Based on DXN’s fact sheet, the company, which is involved in sales of health-oriented and wellness consumer products, has over 14.9 million registered members and over 3.6 million active members in more than 180 countries.

DXN’s largest revenue contributor is Peru, where it contributed 25.8% to the group’s revenue for the financial period ended Oct 31, 2022, followed by Bolivia with 13.5%. Mexico comes third with 11.7% contribution, while India contributed 10.2% to the group’s revenue.

 

DXN’s executive director and CEO Teoh Hang Ching (left) and executive chairman and founder Datuk Lim Siow Jin (Photo by Zahid Izzani/The Edge)

DXN plans to expand into three regions

Moving forward, DXN plans to expand into five markets, on top of its current 48, namely Argentina and Brazil in the Latin America region, as well as Algeria, Niger and Ghana in Africa.

DXN’s executive director and CEO Teoh Hang Ching said the Latin America region is expected to be operational at the end of 2023, while the Africa region is expected to be operational at the end of 2024.

Lim said DXN is prioritising its development in these two regions for the next three to five years, and then the company plans to shift its focus to China.

Lim elaborated that its strategy for the China market would be through social media and web marketing given China’s large population and familiarity with the home delivery system.

DXN has already set up two production plants in China which serve as a supply chain.

“China is mainly manufacturing spirulina in the desert area of Ningxia. China is aggressive in promoting agriculture and the cost of production is much cheaper in China (than in Malaysia),” Lim said.

“The government also provides a lot of incentives and the land is rented to us at nominal value,” Teoh further said.

The company had aimed to raise RM112 million from the listing exercise. With reference price at 70 sen per share and an enlarged issued share capital of 4.99 billion shares, DXN's expected market capitalisation upon listing was RM3.5 billion.

The company said it has earmarked a large portion, amounting to RM80 million (71.4%), for repayment of bank borrowings. It has also allocated RM7.9 million (7.1%) for working capital and another RM24.1 million (21.5%) for listing expenses.

Lengthy process, diverse market increase listing expenses

Regarding the repayment of bank borrowings, Teoh said: “About RM50 million is for longer term and the balance goes to the current term within one year, that is the payment.”

He said the company has RM457 million cash in hand, while its short-term and long-term borrowings amounted to RM233 million.

“We have quite a low gearing, actually our cash in hand is more than the loan.
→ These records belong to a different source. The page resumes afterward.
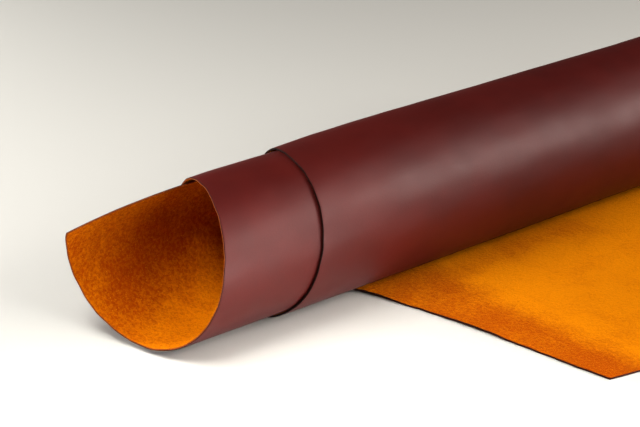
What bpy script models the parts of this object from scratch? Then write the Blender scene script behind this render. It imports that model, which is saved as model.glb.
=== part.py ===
"""A piece of burgundy leather, loosely rolled with its grain side out, its last length open on the table.

It is one sheet, cut flat and then wound round a lying axis. Places on the flat sheet are given by two
distances: `s` along its length, counted from the corner of the inner end, and `x` across it, along the
roll's axis. The roll lies along X, and its open length runs towards -Y. Metres, +Z up.
"""

import math

import bmesh
import bpy
import numpy as np

# --- The sheet as it was cut ---
THICKNESS = 0.0015
WIDTH = 0.52  # from one side edge to the other, along the roll
OPEN_LENGTH = 0.250  # from the line where the roll meets the table to the front corner
INNER_SKEW = 0.229  # the inner end is cut askew: length lost for each metre of width
FRONT_SKEW = 0.209  # and the front end: length gained for each metre of width
TIP = 0.004  # both skew cuts stop this far short of a sharp point

# The side edge is cut at a slant and by eye, so the turns of the roll stand out one past the other.
SIDE_EDGE = (  # (s, x)
    (0.000, 0.0000),
    (0.080, 0.0185),
    (0.160, 0.0378),
    (0.240, 0.0588),
    (0.310, 0.0860),
    (0.370, 0.1092),
    (0.460, 0.1237),
    (0.560, 0.1405),
    (0.640, 0.1571),
    (0.700, 0.1710),
    (0.760, 0.1950),
    (0.840, 0.2050),
    (0.905, 0.2165),
    (0.930, 0.2306),
    (0.945, 0.2374),
    (0.975, 0.2460),
    (1.163, 0.2780),
)

# --- The roll ---
CORE_RADIUS = 0.0592  # middle of the sheet at its inner end
PITCH = 0.00296  # added to the radius by each turn
SAG = 0.0008  # each turn also hangs this far down inside the next one
START_ANGLE = math.radians(20.5)  # of the inner end's corner, above the level on the far side
TAIL_ANGLE = math.radians(130)  # more than the inner end's skew cut reaches back past that corner
WHOLE_TURNS = 2.25  # from the level on the far side down to the table
OVAL = 0.038  # the roll is a little wider than high
OVAL_LEAN = math.radians(4)
EGG = 0.012  # and a little fuller on one side
EGG_LEAN = math.radians(24)

# --- How uneven it lies ---
RIPPLE = 0.0005  # of the roll's top and sides
RIPPLE_WAVES = (  # (waves round the roll, length of one wave along it, share)
    (2, 0.37, 1.0),
    (3, -0.23, 0.6),
)
LIP = 0.0012  # each turn leans in this much at its side edge, over the top of the roll
LIP_WIDTH = 0.050
SWELLS = (  # where the open length's side edge stands off the table: (from, to, lean, height)
    (0.00, 0.29, 0.75, 0.0014),
    (0.32, 0.68, 1.00, 0.0011),
)
SWELL_WIDTH = 0.070  # from that edge to where the sheet lies flat

# --- Faces ---
STEPS_PER_TURN = 48
OPEN_STEP = 0.0125
TIP_STEP = 0.019
STRIPS = 8
SECTION_STEPS = 4000  # of the curve that the roll's section is measured on

GRAIN_COLOUR = (0.105, 0.012, 0.015, 1)
FLESH_COLOUR = (0.640, 0.200, 0.010, 1)
EDGE_COLOUR = (0.045, 0.012, 0.006, 1)


def spiral():
    """The roll's section: distance, angle, y and z of the sheet's middle, from inside down to the table.

    The radius grows with the angle wound, and an oval and an egg shape are laid over it. The section is
    lifted until its last turn stands on the table, and it ends at that lowest line.
    """
    past_table = START_ANGLE + (WHOLE_TURNS + 0.1) * math.tau
    wound = np.linspace(-TAIL_ANGLE, past_table, SECTION_STEPS + 1)
    angle = START_ANGLE - wound
    shape = 1 + OVAL * np.cos(2 * angle - OVAL_LEAN) + EGG * np.cos(3 * angle - EGG_LEAN)
    radius = (CORE_RADIUS + PITCH * wound / math.tau) * shape
    y = radius * np.cos(angle)
    z = radius * np.sin(angle) + SAG * wound / math.tau
    lowest = int(z.argmin())
    distance = np.concatenate(([0], np.cumsum(np.hypot(np.diff(y), np.diff(z)))))
    distance -= np.interp(0, wound, distance)
    z += THICKNESS / 2 - z[lowest]
    end = lowest + 1
    return distance[:end], angle[:end], y[:end], z[:end]


DISTANCE, ANGLE, SECTION_Y, SECTION_Z = spiral()
TABLE_S = float(DISTANCE[-1])  # where the roll meets the table
FRONT_S = TABLE_S + OPEN_LENGTH  # the front corner
EDGE_S, EDGE_X = np.array(SIDE_EDGE).T
EDGE_SLOPE = np.gradient(EDGE_X, EDGE_S)


def side_edge(s):
    """x of the slanted side edge: a smooth curve through SIDE_EDGE, straight beyond its ends."""
    if s <= EDGE_S[0]:
        return EDGE_X[0] + EDGE_SLOPE[0] * (s - EDGE_S[0])
    if s >= EDGE_S[-1]:
        return EDGE_X[-1] + EDGE_SLOPE[-1] * (s - EDGE_S[-1])
    i = int(np.searchsorted(EDGE_S, s)) - 1
    step = EDGE_S[i + 1] - EDGE_S[i]
    rise = EDGE_X[i + 1] - EDGE_X[i]
    t = (s - EDGE_S[i]) / step
    bend = (1 - t) * (EDGE_SLOPE[i] * step - rise) - t * (EDGE_SLOPE[i + 1] * step - rise)
    return EDGE_X[i] + t * rise + t * (1 - t) * bend


def left_edge(s):
    """x of the left outline: the inner end's skew cut, the side edge, then the front end's skew cut."""
    if s < 0:
        return -s / INNER_SKEW
    if s > FRONT_S:
        return side_edge(FRONT_S) + (s - FRONT_S) / FRONT_SKEW
    return side_edge(s)


def right_edge(s):
    """x of the right outline, cut parallel to the side edge."""
    return side_edge(s) + WIDTH


def reach(skew, slope):
    """How far a skew cut runs along the sheet before it meets the right edge, which has this slope."""
    return skew * (WIDTH - TIP) / (1 - skew * slope)


def columns():
    """The distances s at which the sheet is divided, closer in the roll than in the open length."""
    turn_step = math.tau * CORE_RADIUS / STEPS_PER_TURN
    spans = (  # (from, to, step)
        (-reach(INNER_SKEW, -EDGE_SLOPE[0]), 0, turn_step),
        (0, TABLE_S, turn_step),
        (TABLE_S, FRONT_S, OPEN_STEP),
        (FRONT_S, FRONT_S + reach(FRONT_SKEW, EDGE_SLOPE[-1]), TIP_STEP),
    )
    found = []
    for start, end, step in spans:
        found.extend(np.linspace(start, end, math.ceil((end - start) / step), endpoint=False))
    return found + [spans[-1][1]]


def unevenness(angle, s, x):
    """How far the roll stands out of true: a ripple, the same for every turn, and the lip at the side edge.

    Both fade out towards the table, where the roll's weight presses it true.
    """
    ripple = 0
    for waves, length, share in RIPPLE_WAVES:
        ripple += share * math.sin(waves * angle + math.tau * x / length)
    inwards = min(max((x - side_edge(s)) / LIP_WIDTH, 0), 1)
    return (RIPPLE * ripple - LIP * (1 - inwards) ** 2) * (1 + math.sin(angle)) / 2


def lift(s, x):
    """Height of the open length's side edge above the table: low swells that fade across the sheet."""
    height = 0
    for start, end, lean, most in SWELLS:
        along = min(max(((s - TABLE_S) / OPEN_LENGTH - start) / (end - start), 0), 1)
        height += most * math.sin(math.pi * along**lean) ** 2
    inwards = min(max((x - side_edge(s)) / SWELL_WIDTH, 0), 1)
    return height * (1 - inwards) ** 2


def laid(s, x):
    """Where the point (s, x) of the flat sheet lies once it is rolled."""
    if s > TABLE_S:
        return x, SECTION_Y[-1] - (s - TABLE_S), THICKNESS / 2 + lift(s, x)
    angle = np.interp(s, DISTANCE, ANGLE)
    out = unevenness(angle, s, x)
    y = np.interp(s, DISTANCE, SECTION_Y) + out * math.cos(angle)
    z = np.interp(s, DISTANCE, SECTION_Z) + out * math.sin(angle)
    return x, y, z


def sheet_mesh():
    """A grid with a column for each distance s, each vertex moved to where the leather lies."""
    lengths = columns()
    last = len(lengths) - 1
    grid = bmesh.new()
    bmesh.ops.create_grid(grid, x_segments=last, y_segments=STRIPS, size=0.5)
    for vert in grid.verts:
        s = lengths[round((vert.co.x + 0.5) * last)]
        across = vert.co.y + 0.5
        x = left_edge(s) + across * (right_edge(s) - left_edge(s))
        vert.co = laid(s, x)
    bmesh.ops.reverse_faces(grid, faces=grid.faces)
    mesh = bpy.data.meshes.new("hide")
    grid.to_mesh(mesh)
    grid.free()
    mesh.shade_smooth()
    return mesh


def leather(name, colour, roughness):
    material = bpy.data.materials.new(name)
    material.use_nodes = True
    finish = material.node_tree.nodes["Principled BSDF"]
    finish.inputs["Base Color"].default_value = colour
    finish.inputs["Roughness"].default_value = roughness
    finish.inputs["Metallic"].default_value = 0
    return material


def centred(hide):
    """Moves the hide until the middle of its footprint, thickness included, stands at the origin."""
    bpy.context.view_layer.update()
    solid = hide.evaluated_get(bpy.context.evaluated_depsgraph_get())
    corners = np.array(solid.bound_box)
    middle = (corners.min(axis=0) + corners.max(axis=0)) / 2
    hide.location = (-middle[0], -middle[1], 0)


def build():
    collection = bpy.data.collections.new("leather_hide")
    bpy.context.scene.collection.children.link(collection)
    hide = bpy.data.objects.new("hide", sheet_mesh())
    collection.objects.link(hide)
    hide.data.materials.append(leather("grain_side", GRAIN_COLOUR, 0.42))
    hide.data.materials.append(leather("flesh_side", FLESH_COLOUR, 0.95))
    hide.data.materials.append(leather("cut_edge", EDGE_COLOUR, 0.80))
    body = hide.modifiers.new("thickness", "SOLIDIFY")
    body.thickness = THICKNESS
    body.offset = 0
    body.material_offset = 1
    body.material_offset_rim = 2
    centred(hide)


for thing in list(bpy.data.objects):
    bpy.data.objects.remove(thing)
build()
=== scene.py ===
"""A rolled piece of burgundy leather with an orange suede back, its last length lying open on a pale table.

The leather is one sheet. Places on the flat sheet are given by two distances: `s` along its length, from
the corner of its inner end, and `x` across it, along the axis of the roll. Metres, +Z up.
"""

import math

import bpy
import numpy as np
from mathutils import Euler, Matrix, Vector


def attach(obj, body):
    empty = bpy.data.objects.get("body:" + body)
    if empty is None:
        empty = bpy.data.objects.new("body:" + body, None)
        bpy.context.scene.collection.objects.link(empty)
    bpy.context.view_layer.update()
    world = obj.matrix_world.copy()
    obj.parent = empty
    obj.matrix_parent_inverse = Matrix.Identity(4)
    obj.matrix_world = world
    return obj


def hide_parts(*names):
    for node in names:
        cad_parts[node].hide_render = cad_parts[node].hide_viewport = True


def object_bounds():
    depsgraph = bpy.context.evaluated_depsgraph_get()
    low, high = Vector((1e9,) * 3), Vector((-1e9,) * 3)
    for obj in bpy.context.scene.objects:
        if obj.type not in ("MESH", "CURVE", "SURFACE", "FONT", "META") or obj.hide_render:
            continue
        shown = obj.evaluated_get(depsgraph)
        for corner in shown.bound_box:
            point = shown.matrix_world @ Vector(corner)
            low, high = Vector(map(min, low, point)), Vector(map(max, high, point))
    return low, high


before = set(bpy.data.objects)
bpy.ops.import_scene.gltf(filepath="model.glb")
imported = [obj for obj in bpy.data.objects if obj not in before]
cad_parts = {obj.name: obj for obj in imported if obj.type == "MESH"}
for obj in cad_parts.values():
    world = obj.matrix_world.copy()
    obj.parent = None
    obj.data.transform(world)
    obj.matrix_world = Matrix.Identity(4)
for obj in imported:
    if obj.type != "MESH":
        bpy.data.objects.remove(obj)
cad_low, cad_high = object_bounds()


# ---------------------------------------------------------------------------------------------------
# The hide as it was cut: a panel of 1.5 mm leather, taken from a side with a knife and by eye, so its
# outline wanders a little and its ends are askew. The right edge is cut parallel to the left one.
# ---------------------------------------------------------------------------------------------------

THICKNESS = 0.0015
WIDTH = 0.52  # from one side edge to the other
OPEN_LENGTH = 0.250  # from the line where the roll meets the table to the front corner
INNER_SKEW = 0.229  # the inner end is cut askew: length lost for each metre of width
FRONT_SKEW = 0.209  # and the front end: length gained for each metre of width
TIP = 0.004  # both skew cuts stop this far short of a sharp point
SIDE_EDGE = (  # (s, x)
    (0.000, 0.0000),
    (0.080, 0.0185),
    (0.160, 0.0378),
    (0.240, 0.0588),
    (0.310, 0.0860),
    (0.370, 0.1092),
    (0.460, 0.1237),
    (0.560, 0.1405),
    (0.640, 0.1571),
    (0.700, 0.1710),
    (0.760, 0.1950),
    (0.840, 0.2050),
    (0.905, 0.2165),
    (0.930, 0.2306),
    (0.945, 0.2374),
    (0.975, 0.2460),
    (1.163, 0.2780),
)
KNIFE_WANDER = 0.00015
KNIFE_WAVES = (0.0171, 0.0313, 0.0528)  # lengths along the cut
KNIFE_PHASE = 9  # radians at the start of the shortest wave, and of the others in proportion to length

EDGE_S, EDGE_X = np.array(SIDE_EDGE).T
EDGE_SLOPE = np.gradient(EDGE_X, EDGE_S)


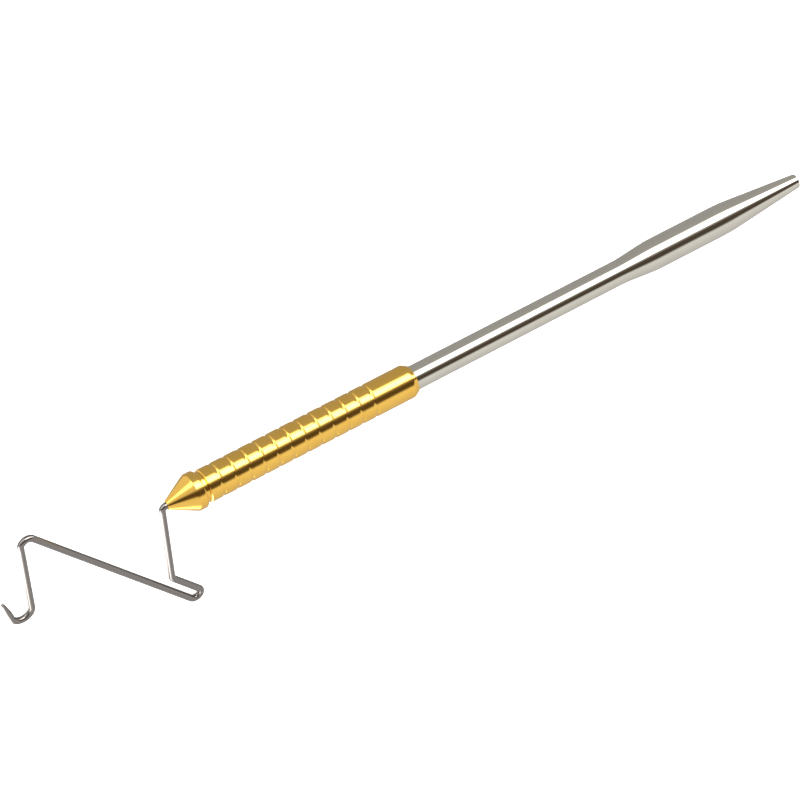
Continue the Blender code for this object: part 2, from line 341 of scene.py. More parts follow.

We are a net cash company,” Lim said.

Subsequently, Lim explained its listing expenses were high because the listing exercise took more than two years.

Teoh said the high cost of audits also contributed to the listing expenses.

When questioned on its outlook on the performance of the ringgit and its effect on DXN’s performance, the management said there are risks pertaining to currency fluctuations and DXN has been mitigating it.

“DXN uses only local workers in Malaysia in our factory, that is why we are relatively signed off by the effect of the ringgit. In overseas offices, we use their local currencies as well.

“The only thing is that there are some risks in international trading that apply to all companies. But we, from past experiences, have weathered through it well,” Lim said.

Lim highlighted DXN’s strength as a vertically integrated supply chain with in-house research, cultivation and manufacturing functions which helps the company’s ability to control its product quality and costs.

Previously listed on the Main Market in 2003, DXN was delisted in December 2011 after being privatised by Lim, who is also the founder of the company.

The reason behind the privatisation was to restructure the group by focusing on its core business of direct selling and disposing of its non-core business including tourism, as well as land and property development.